Thought for the Day: Time for ‘Remnant Mode’?

It is tempting in light of the dismal election result to recur to H.L. Mencken’s famous dismissal of democracy as “the theory that the common people know what they want—and deserve to get it good and hard.” (Find several of his other greatest hits on democracy and elections here.)

Perhaps it might be better to recur to a more profound reflection on the state of conservative principles in the midst of our current democratic confusion from Albert Jack Nock’s classic essay “The Remnant,” first printed in The Atlantic in 1936 when Nock despaired of the popularity of the New Deal. Worth reading the whole thing, but here are a couple short morsels:

As the word masses is commonly used, it suggests agglomerations of poor and underprivileged people, labouring people, proletarians, and it means nothing like that; it means simply the majority. The mass-man is one who has neither the force of intellect to apprehend the principles issuing in what we know as the humane life, nor the force of character to adhere to those principles steadily and strictly as laws of conduct; and because such people make up the great and overwhelming majority of mankind, they are called collectively the masses. The line of differentiation between the masses and the Remnant is set invariably by quality, not by circumstance. The Remnant are those who by force of intellect are able to apprehend these principles, and by force of character are able, at least measurably, to cleave to them. The masses are those who are unable to do either. . .

Everyone with a message nowadays is . . . eager to take it to the masses. His first, last and only thought is of mass-acceptance and mass-approval. His great care is to put his doctrine in such shape as will capture the masses’ attention and interest. This attitude towards the masses is so exclusive, so devout, that one is reminded of the troglodytic monster described by Plato, and the assiduous crowd at the entrance to its cave, trying obsequiously to placate it and win its favour, trying to interpret its inarticulate noises, trying to find out what it wants, and eagerly offering it all sorts of things that they think might strike its fancy.

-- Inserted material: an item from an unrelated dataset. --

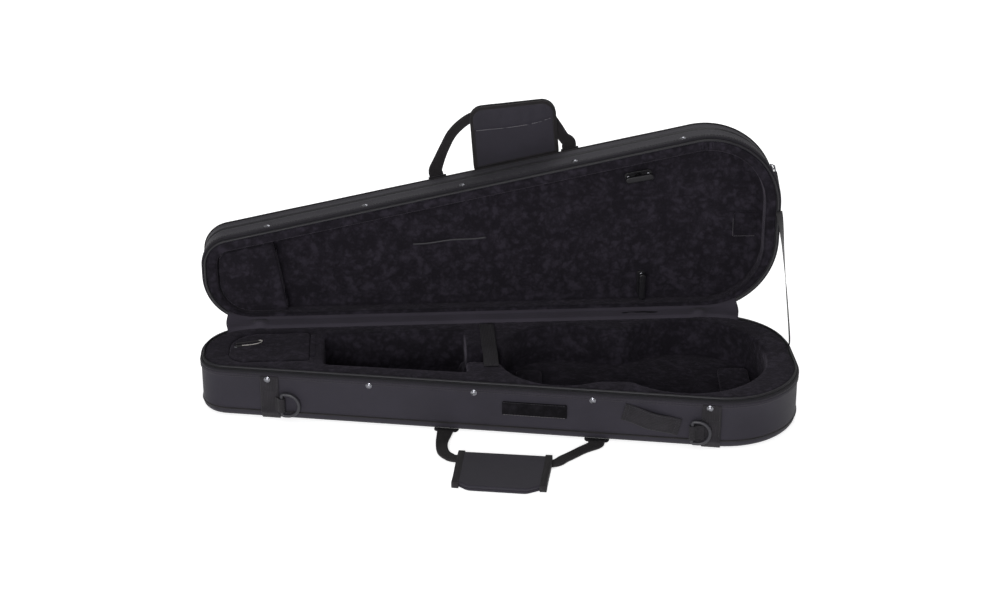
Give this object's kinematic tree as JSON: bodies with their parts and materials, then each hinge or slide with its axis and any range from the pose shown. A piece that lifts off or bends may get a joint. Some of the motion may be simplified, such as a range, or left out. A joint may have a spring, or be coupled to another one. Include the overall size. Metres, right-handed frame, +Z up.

The main trouble with all this is its reaction upon the mission itself. It necessitates an opportunist sophistication of one’s doctrine, which profoundly alters its character and reduces it to a mere placebo. If, say, you are a preacher, you wish to attract as large a congregation as you can, which means an appeal to the masses; and this, in turn, means adapting the terms of your message to the order of intellect and character that the masses exhibit. If you are an educator, say with a college on your hands, you wish to get as many students as possible, and you whittle down your requirements accordingly. If a writer, you aim at getting many readers; if a publisher, many purchasers; if a philosopher, many disciples; if a reformer, many converts; if a musician, many auditors; and so on. But as we see on all sides, in the realization of these several desires, the prophetic message is so heavily adulterated with trivialities, in every instance, that its effect on the masses is merely to harden them in their sins. Meanwhile, the Remnant, aware of this adulteration and of the desires that prompt it, turn their backs on the prophet and will have nothing to do with him or his message.